WHAT YOU SHOULD DO: Please write out the material below exactly as given.

RECORDED INFORMATION:
-------

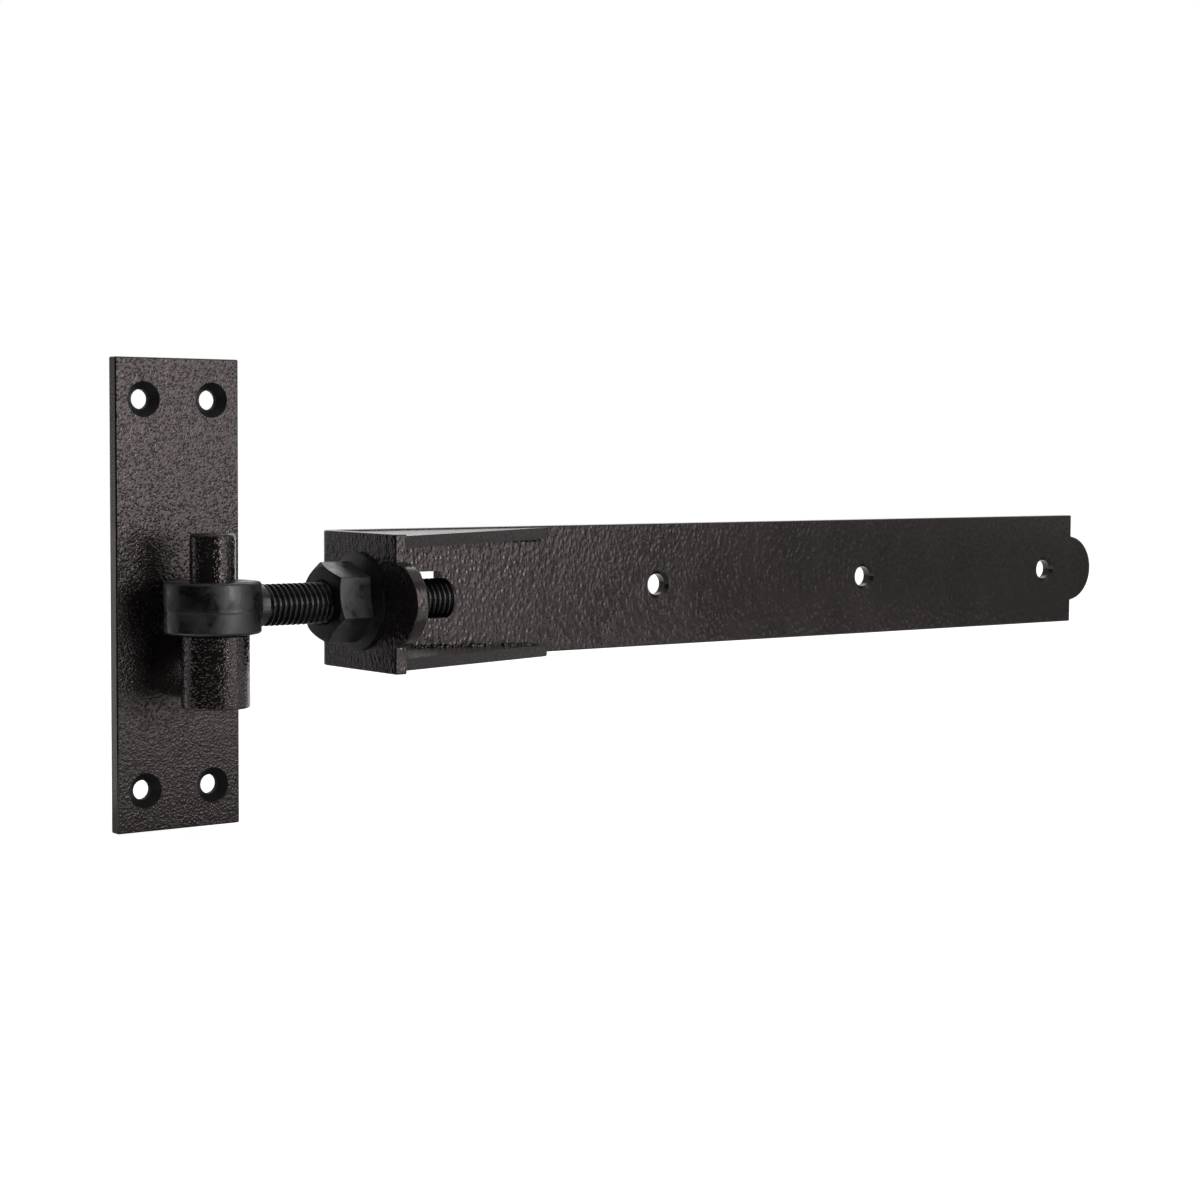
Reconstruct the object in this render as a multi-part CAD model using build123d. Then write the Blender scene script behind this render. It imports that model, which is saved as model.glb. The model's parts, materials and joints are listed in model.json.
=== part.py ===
from build123d import *
import os
from math import cos, radians, tan

# An adjustable hook and band hinge, in millimetres. The origin is the centre of the hook plate's
# back face, which lies against the post. +X runs along the band, +Y goes into the post and +Z is
# up. The pin stands in front of the plate, on x = 0.

# Hook plate
PLATE_WIDTH = 39.0
PLATE_HEIGHT = 134.0
PLATE_THICKNESS = 4.0
PLATE_SCREWS_ACROSS = 21.5
PLATE_SCREWS_UP = 110.5
PLATE_SCREW_HOLE = 5.6
PLATE_SCREW_SINK = 10.1

# Pin, its shoulder, and the neck that is riveted through the plate
PIN_STAND_OFF = 19.5
PIN_DIAMETER = 12.7
PIN_ABOVE_EYE = 13.4
PIN_TIP_ROUNDING = 1.2
SHOULDER_DIAMETER = 19.1
SHOULDER_HEIGHT = 20.5
SHOULDER_FORWARD = 1.5
SHOULDER_ROUNDING = 0.6
NECK_DIAMETER = 18.0
RIVET_DIAMETER = 12.0
RIVET_HEAD_DIAMETER = 15.0
RIVET_RECESS = 0.1

# Eye bolt
BOLT_DROP = 2.5
BOLT_DIAMETER = 12.0
BOLT_LENGTH = 79.0
BOLT_TIP_CHAMFER = 1.1
EYE_DIAMETER = 27.0
EYE_HEIGHT = 14.5
EYE_ROUNDING = 0.9
EYE_BORE_CLEARANCE = 0.08
EYE_ROOT_BLEND = 1.0
EYE_REST_GAP = 0.1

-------

EXPECTED OUTPUT:
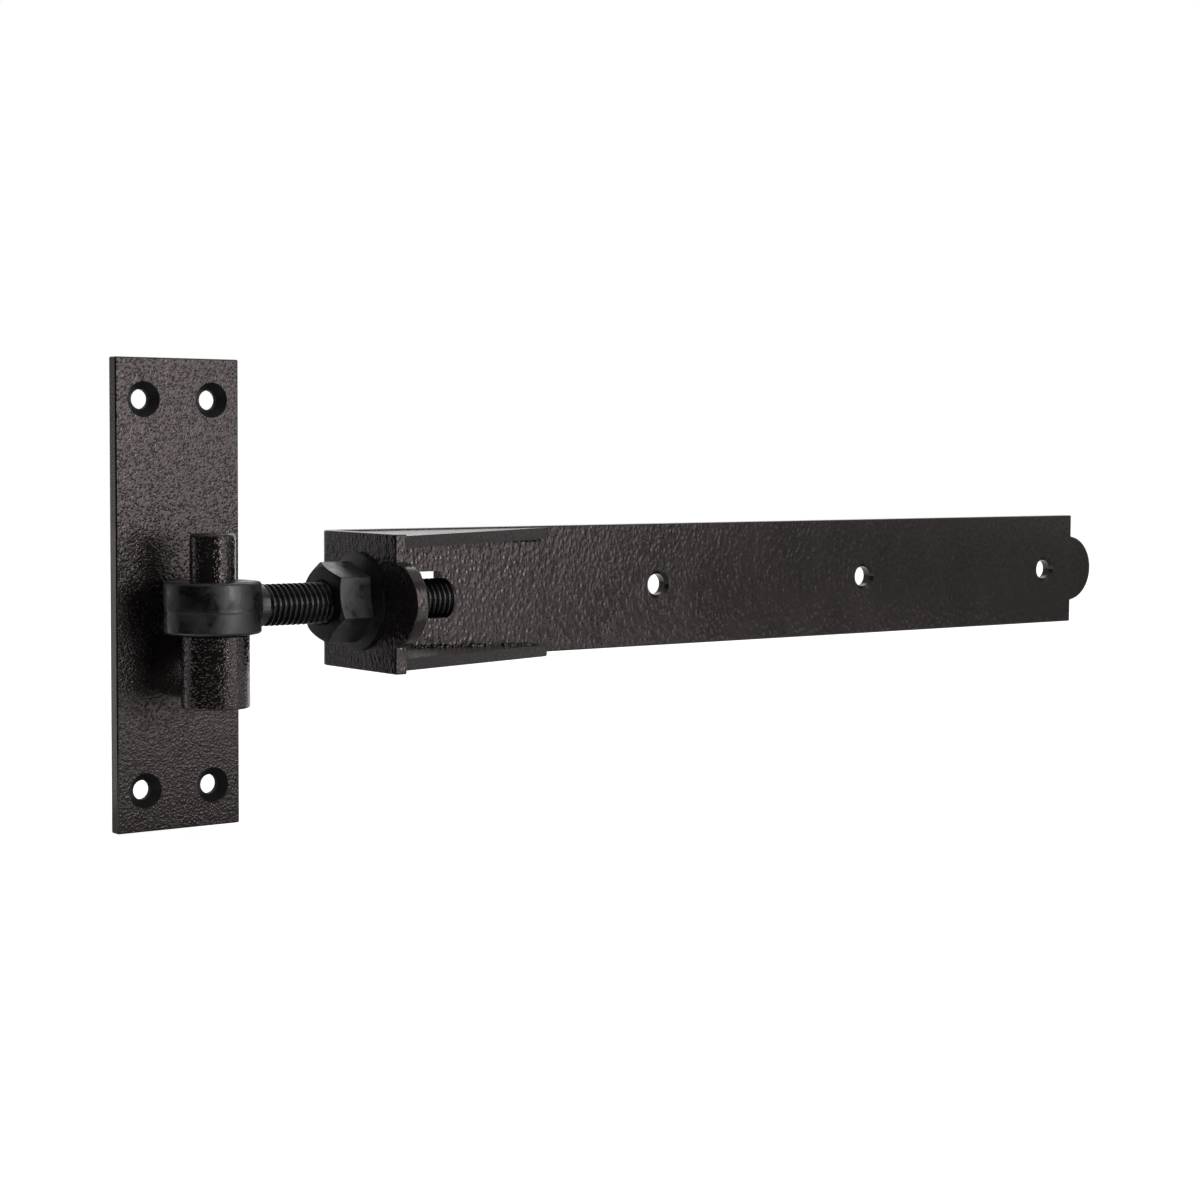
Reconstruct the object in this render as a multi-part CAD model using build123d. Then write the Blender scene script behind this render. It imports that model, which is saved as model.glb. The model's parts, materials and joints are listed in model.json.
=== part.py ===
from build123d import *
import os
from math import cos, radians, tan

# An adjustable hook and band hinge, in millimetres. The origin is the centre of the hook plate's
# back face, which lies against the post. +X runs along the band, +Y goes into the post and +Z is
# up. The pin stands in front of the plate, on x = 0.

# Hook plate
PLATE_WIDTH = 39.0
PLATE_HEIGHT = 134.0
PLATE_THICKNESS = 4.0
PLATE_SCREWS_ACROSS = 21.5
PLATE_SCREWS_UP = 110.5
PLATE_SCREW_HOLE = 5.6
PLATE_SCREW_SINK = 10.1

# Pin, its shoulder, and the neck that is riveted through the plate
PIN_STAND_OFF = 19.5
PIN_DIAMETER = 12.7
PIN_ABOVE_EYE = 13.4
PIN_TIP_ROUNDING = 1.2
SHOULDER_DIAMETER = 19.1
SHOULDER_HEIGHT = 20.5
SHOULDER_FORWARD = 1.5
SHOULDER_ROUNDING = 0.6
NECK_DIAMETER = 18.0
RIVET_DIAMETER = 12.0
RIVET_HEAD_DIAMETER = 15.0
RIVET_RECESS = 0.1

# Eye bolt
BOLT_DROP = 2.5
BOLT_DIAMETER = 12.0
BOLT_LENGTH = 79.0
BOLT_TIP_CHAMFER = 1.1
EYE_DIAMETER = 27.0
EYE_HEIGHT = 14.5
EYE_ROUNDING = 0.9
EYE_BORE_CLEARANCE = 0.08
EYE_ROOT_BLEND = 1.0
EYE_REST_GAP = 0.1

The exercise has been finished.